Tactical checklist (a 9-point war room starter)

  1. Inventory - list every tech/feature that could degrade your flagship’s core revenue.
  2. P&L separation - create separate financial statements for disruptive experiments.
  3. Cannibalization policy - pre-approve frameworks that let teams cannibalize legacy revenue under controlled metrics.
  4. Learning dashboards - build metrics for hypothesis testing and learning velocity.
  5. Ecosystem mapping - chart your product’s place in user workflows and adjacent networks.
  6. Acquisition vs. incubation rules - decide when to buy an insurgent and when to build one inside.
  7. Scenario drills - run pre-mortems quarterly on “what if our main product is replaced.”
  8. Incentive realignment - tie exec compensation to long-term migration, not short-term profits alone.
  9. Communication playbook - when pivoting, own the narrative - be honest about why cannibalization is necessary.

Counterexamples worth studying

  • Netflix cannibalized its DVD business with streaming, choosing to destroy a strong revenue source to win a bigger market. That decision required brave leadership and tolerance for short-term pain.
  • Apple pivoted from personal computers to a tightly integrated hardware+software+services ecosystem, which made it resilient against commoditization.

These companies didn’t have perfect foresight. They had the courage to favor future value over present comfort.

Closing image (a lesson in humility)

Kodak was not stupid. It made rational choices within a set of incentives that rewarded preservation. The tragedy is how ordinary those choices were: a dozen executives making defensible, conservative calls that added up to strategic ruin.

If you lead a modern tech company, imagine your flagship product as a magnificent horse.
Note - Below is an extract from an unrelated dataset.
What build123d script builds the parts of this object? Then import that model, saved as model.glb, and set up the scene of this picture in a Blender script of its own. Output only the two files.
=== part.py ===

You can polish the saddle and feed the horse more oats - or you can notice the highway full of cars. Loving the horse is fine. But worshiping it is a managerial failure.

Kodak’s story is not a morality play about hubris versus virtue. It is a procedural manual of what normal corporate behavior looks like when disruption arrives. Read it, internalize it, then design your organization to behave un-normally when the world changes.